The rage, when it’s over, really wears me out both physically and mentally. I feel like absolute garbage, like I am a living dumpster fire. There are times when it happens that I go into a frustration split. So one after the other. It doesn’t seem fair. My brain wants to constantly be trying to put me in the ground. I don’t want that. It’s another black and white situation. So. On days when the splits just keep happening, I am so fragile, in so many ways.

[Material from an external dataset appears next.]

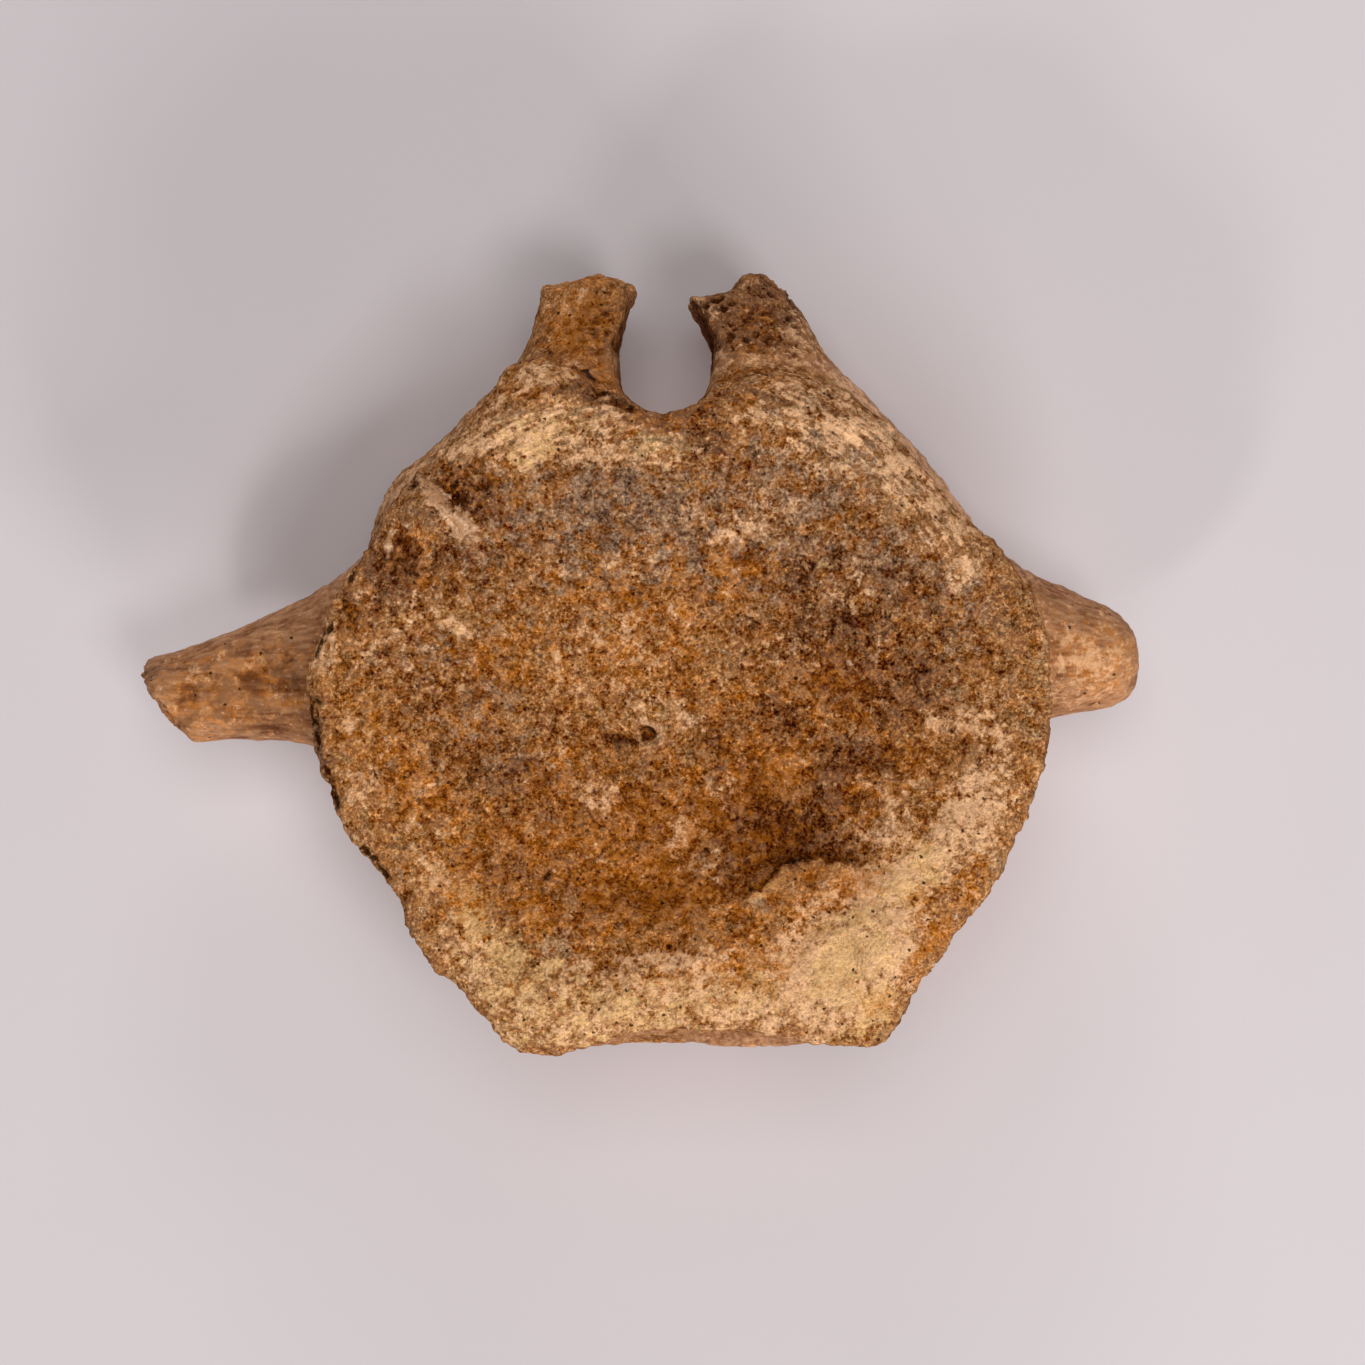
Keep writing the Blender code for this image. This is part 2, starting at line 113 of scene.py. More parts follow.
# Small holes of the rear face: x, y, radius, depth, length as a share of the width, turn in degrees
PITS = (
    (-3.9, 1.6, 0.40, 0.55, 1.8, 20),
    (-1.8, 3.0, 0.30, 0.40, 1.0, 0),
    (4.4, -2.8, 0.30, 0.45, 1.0, 0),
    (8.9, -6.4, 0.30, 0.45, 1.0, 0),
    (19.3, -7.6, 0.42, 0.60, 1.2, 70),
    (12.9, 4.5, 0.25, 0.40, 1.0, 0),
    (13.8, 4.7, 0.25, 0.40, 1.0, 0),
    (-4.8, -13.9, 0.45, 0.60, 1.3, 40),
    (-4.1, -15.2, 0.32, 0.50, 1.0, 0),
    (-5.4, -16.1, 0.32, 0.50, 1.0, 0),
    (7.6, -20.5, 0.50, 0.65, 1.4, 30),
    (18.5, -26.1, 0.28, 0.70, 3.0, 85),
    (-14.5, 28.8, 0.40, 0.50, 2.0, 20),
    (-10.7, 27.1, 0.38, 0.50, 1.8, 15),
    (-13.9, 24.8, 0.35, 0.45, 1.4, 0),
    (-13.1, 27.3, 0.30, 0.40, 1.0, 0),
    (30.2, 21.3, 0.50, 0.60, 1.3, 60),
    (21.3, 30.1, 0.34, 0.55, 4.0, -18),
    (24.6, 28.1, 0.36, 0.60, 3.6, -35),
    (-9.9, -23.1, 0.38, 0.60, 2.6, 45),
    (-7.2, -20.2, 0.36, 0.45, 1.2, 0),
    (3.5, -31.0, 0.60, 0.60, 1.2, 0),
    (11.5, -33.2, 0.34, 0.45, 1.4, 30),
    (-24.8, 20.2, 0.60, 0.70, 1.4, 60),
    (-37.0, -3.4, 0.55, 0.80, 3.0, 80),
    (-35.6, -6.0, 0.45, 0.70, 2.5, 75),
)

# How much of a small hole's width is painted black as its shade
PIT_OPENING = 0.6

# The knob near the middle: a low ring around a bent pit, a black arc of painted shadow along the
# pit's upper edge, and the groove that runs to it
KNOB = Vector((1.2, -7.6))
KNOB_RING = 1.75
KNOB_RISE = 0.45
KNOB_PIT = 0.70
KNOB_PIT_DEPTH = 0.85
KNOB_PAINTED_SHADOW_HALF_WIDTH = 0.20
KNOB_PAINTED_SHADOW = ((0.2, -7.2), (0.55, -6.85), (1.0, -6.75), (1.6, -6.95), (2.1, -7.6))
GROOVE = ((-3.6, -7.6), (-2.0, -7.9), (-0.6, -8.4))
GROOVE_HALF_WIDTH = 0.55
GROOVE_DEPTH = 0.40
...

Frustration. Fucking frustration. When something happens that gets me TOO frustrated I spiral to the I’m useless, I’m not worth it, I’m disgusting to look at, I’m ugly. I’m stupid, I’m boring. Feeling any of those feels like I don’t deserve anything. That I’m not worth it. That everyone would be better off without me. The frustration leads to a really dark place. I think that’s the worst one to be honest. But I NEVER want to tell anyone that makes me feel that way what they did or how I feel. Because I don’t want to feel even less shitty. I turn on myself and everything I felt makes me hate myself even more. So it’s a damned if I do damned if I don’t situation. So I keep it in. (Don’t do that at home kids.)
Saddness. This is going to have to be it’s own blog post. But what I’ll talk about now is when I’m sad, I am devastated. The world is dark. Nothing anyone can say can take the saddness away. And the saddness has a mind of it’s own. An amazing friend, Leigh, said that when we get too emotional we are emotional cutters. No visible wounds. Just the torture we inflict on ourselves to release the saddness. The emotional cutting comes in different forms. Watching movies that rip your heart out, like for me, A Star is Born. Or listening to songs that you connect to your broken heart, like for me listening to For Good from the musical Wicked, or Wishing You Were Somehow Here Again from Phantom of the Opera. Or reading a book that just destroyed you, The Fault in Our Stars. Looking at you John Green for ripping my heart out and blowing it up with dynamite. I know the hardest part of the process to gain strength and coping skills is giving that up. Thank fuck we aren’t there yet.
Today was a frustration day. We’ll see what tomorrow holds. Yesterday was almost a perfect day. Today was good for a long while, but the demons still attacked. I try so hard to be positive but so many times I just can’t find my hope. I really wish I could love me.